KABUL - New U.S. Defence Secretary Leon Panetta arrived in Afghanistan on Saturday, saying he believed the strategic defeat of al-Qaida was within reach if the U.S. could kill or capture up to 20 remaining leaders of the core group and its affiliates.
Panetta, on his first trip since taking over the Pentagon on July 1, told reporters before arriving in Kabul that now was the time - in the wake of the May killing of Osama bin Laden - to intensify efforts to target al-Qaida's leadership.
"We're within reach of strategically defeating al-Qaida and I'm hoping to be able to focus on that, working obviously with my prior agency as well," said Panetta, who ran the CIA until the end of June.
"Now is the moment following what happened with bin Laden, to put maximum pressure on them. Because I do believe that if we continue this effort that we can really cripple al-Qaida as a threat to (the U.S.)."
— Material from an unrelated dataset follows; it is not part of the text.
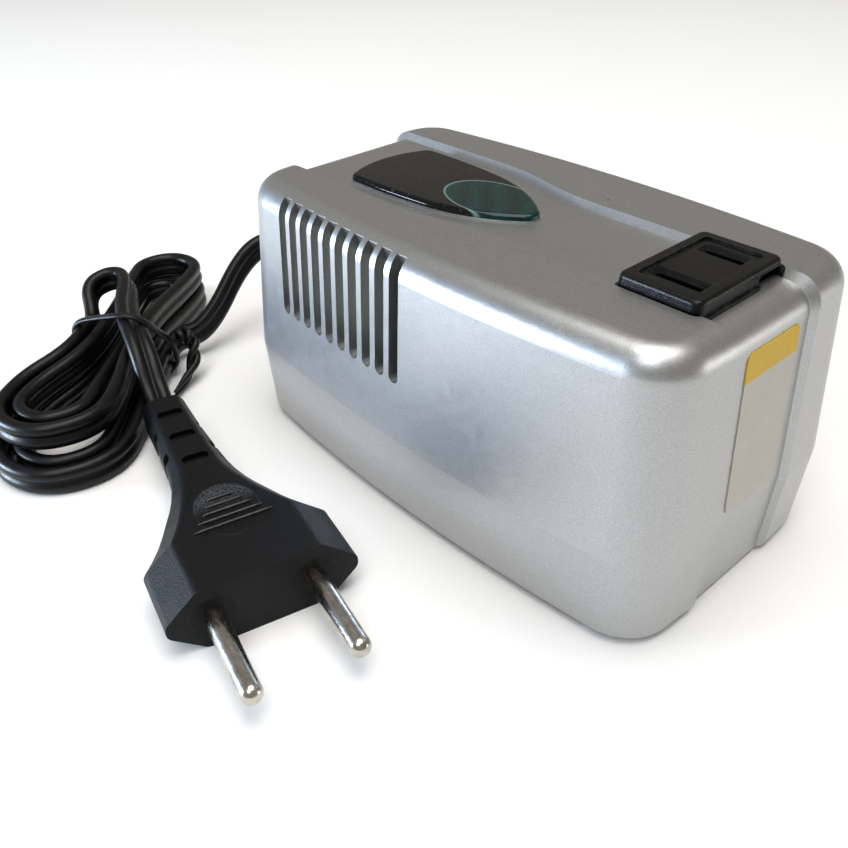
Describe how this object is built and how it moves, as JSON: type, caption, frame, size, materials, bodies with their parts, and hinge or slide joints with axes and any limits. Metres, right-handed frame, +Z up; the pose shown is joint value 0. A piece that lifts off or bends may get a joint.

Panetta declined to offer all the names of al-Qaida leadership the U.S. was looking at. But he singled out two men: Anwar al-Awlaki, an American imam who has become a senior leader of al-Qaida's Yemen-based affiliate, and Ayman al-Zawahri, who replaced bin Laden as the head of al-Qaida.
Panetta said he believed Zawahri was living in Pakistan's tribal areas, and "he's one of those we would like to see the Pakistanis target."
"I would say somewhere around 10 to 20 key leaders that between Pakistan, Yemen, Somalia, AQIM (al-Qaida in the Islamic Maghreb) in North Africa. Those are, if we can go after them, I think we really can strategically defeat al-Qaida," he said.
Panetta added that the U.S. military and the CIA were engaged in a number of operations focusing on militants in Yemen. He did not give specifics.